— Start of DATASET SECTION —

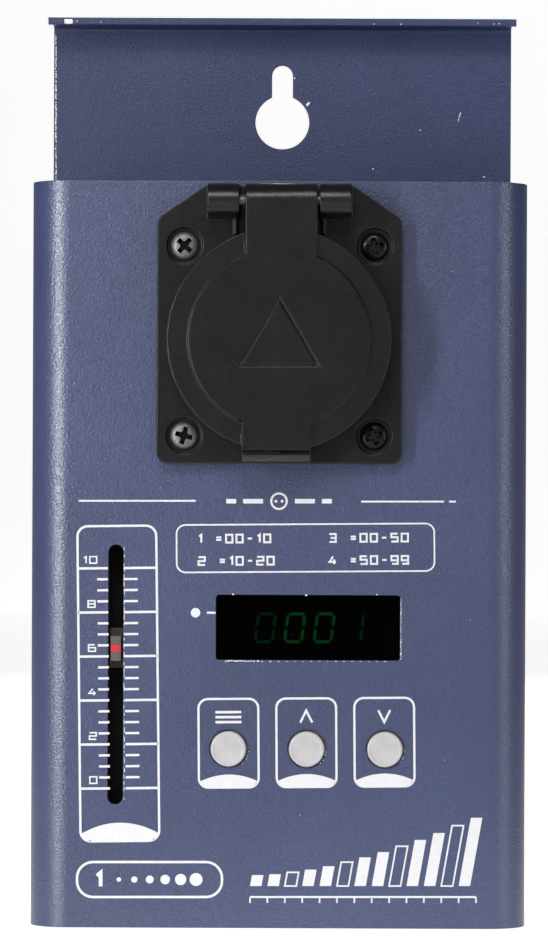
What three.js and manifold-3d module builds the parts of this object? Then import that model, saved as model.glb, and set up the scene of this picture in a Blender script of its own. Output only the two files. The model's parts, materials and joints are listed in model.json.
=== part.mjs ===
// A wall-hung single-channel dimmer pack: folded steel case, lidded outlet socket, fader,
// display, three push buttons, and the boards, connectors and wiring inside.
// Millimetres. X runs across, seen from the front, Y from the wall (0) forward (negative), Z up.
import * as THREE from "three";
import { mergeVertices } from "three/addons/utils/BufferGeometryUtils.js";
import Module from "manifold-3d";

// Driving sizes: the folded case
const coverWidth = 100;
const coverHeight = 150;
const caseDepth = 50;
const sheet = 1.2;
const bendRadius = 8;
const plateHeight = 187.5;
const plateBend = 2;
const lipDepth = 10;
const lipSpread = 0.7;
const lipHem = 1.5;
const sideFlangeDepth = 12;
const endRecess = 9;
const topInset = 0.6;
const topTabHeight = 10;
const topTabShare = 0.6;

// Gaps between neighbouring pieces, and how far a cutter runs past what it cuts
const fitGap = 0.3;
const screwGap = 0.2;
const overrun = 1;

// Keyhole in the back plate
const keyholeRadius = 5.7;
const keySlotWidth = 4.4;
const keyholeDrop = 21.05;
const keySlotRise = 9.85;

// Outlet socket
const socketZ = 117.75;
const flangeWidth = 49;
const hingeRoom = 6.5;
const flangeThickness = 2.6;
const flangeCorner = 2;
const clipWidth = 9.8;
const clipHeight = 6.7;
const clipEase = 1.5;
const gasketThickness = 0.8;
const gasketInset = 0.8;
const wellMargin = 5;
const wellDepth = 17.5;
const collarWall = 2.4;
const collarHeight = 4.8;
const barrelWall = 1.7;
const floorThickness = 2.8;
const pinSpacing = 19;
const pinHoleRadius = 2.75;
const guideWidth = 5;
const guideHeight = 1.2;
const guideInset = 2.6;
const screwMargin = 5.5;
const counterboreRadius = 3.6;
const counterboreDepth = 1.7;
const capLength = 17.5;
const capWall = 1.6;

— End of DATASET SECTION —

* **WHAT TO WORK ON**
Restate the whole listing exactly, leaving out nothing.

* **ANSWER TO THE TASK**
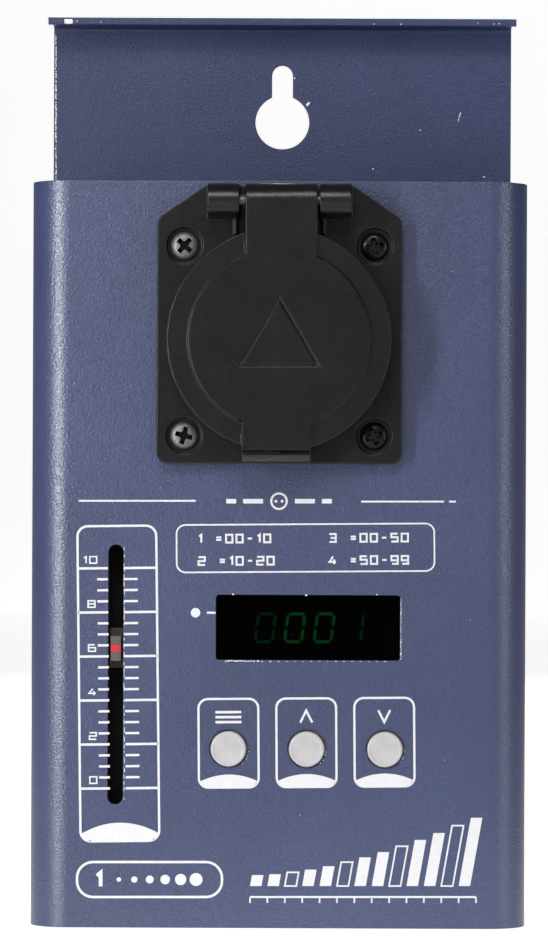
What three.js and manifold-3d module builds the parts of this object? Then import that model, saved as model.glb, and set up the scene of this picture in a Blender script of its own. Output only the two files. The model's parts, materials and joints are listed in model.json.
=== part.mjs ===
// A wall-hung single-channel dimmer pack: folded steel case, lidded outlet socket, fader,
// display, three push buttons, and the boards, connectors and wiring inside.
// Millimetres. X runs across, seen from the front, Y from the wall (0) forward (negative), Z up.
import * as THREE from "three";
import { mergeVertices } from "three/addons/utils/BufferGeometryUtils.js";
import Module from "manifold-3d";

// Driving sizes: the folded case
const coverWidth = 100;
const coverHeight = 150;
const caseDepth = 50;
const sheet = 1.2;
const bendRadius = 8;
const plateHeight = 187.5;
const plateBend = 2;
const lipDepth = 10;
const lipSpread = 0.7;
const lipHem = 1.5;
const sideFlangeDepth = 12;
const endRecess = 9;
const topInset = 0.6;
const topTabHeight = 10;
const topTabShare = 0.6;

// Gaps between neighbouring pieces, and how far a cutter runs past what it cuts
const fitGap = 0.3;
const screwGap = 0.2;
const overrun = 1;

// Keyhole in the back plate
const keyholeRadius = 5.7;
const keySlotWidth = 4.4;
const keyholeDrop = 21.05;
const keySlotRise = 9.85;

// Outlet socket
const socketZ = 117.75;
const flangeWidth = 49;
const hingeRoom = 6.5;
const flangeThickness = 2.6;
const flangeCorner = 2;
const clipWidth = 9.8;
const clipHeight = 6.7;
const clipEase = 1.5;
const gasketThickness = 0.8;
const gasketInset = 0.8;
const wellMargin = 5;
const wellDepth = 17.5;
const collarWall = 2.4;
const collarHeight = 4.8;
const barrelWall = 1.7;
const floorThickness = 2.8;
const pinSpacing = 19;
const pinHoleRadius = 2.75;
const guideWidth = 5;
const guideHeight = 1.2;
const guideInset = 2.6;
const screwMargin = 5.5;
const counterboreRadius = 3.6;
const counterboreDepth = 1.7;
const capLength = 17.5;
const capWall = 1.6;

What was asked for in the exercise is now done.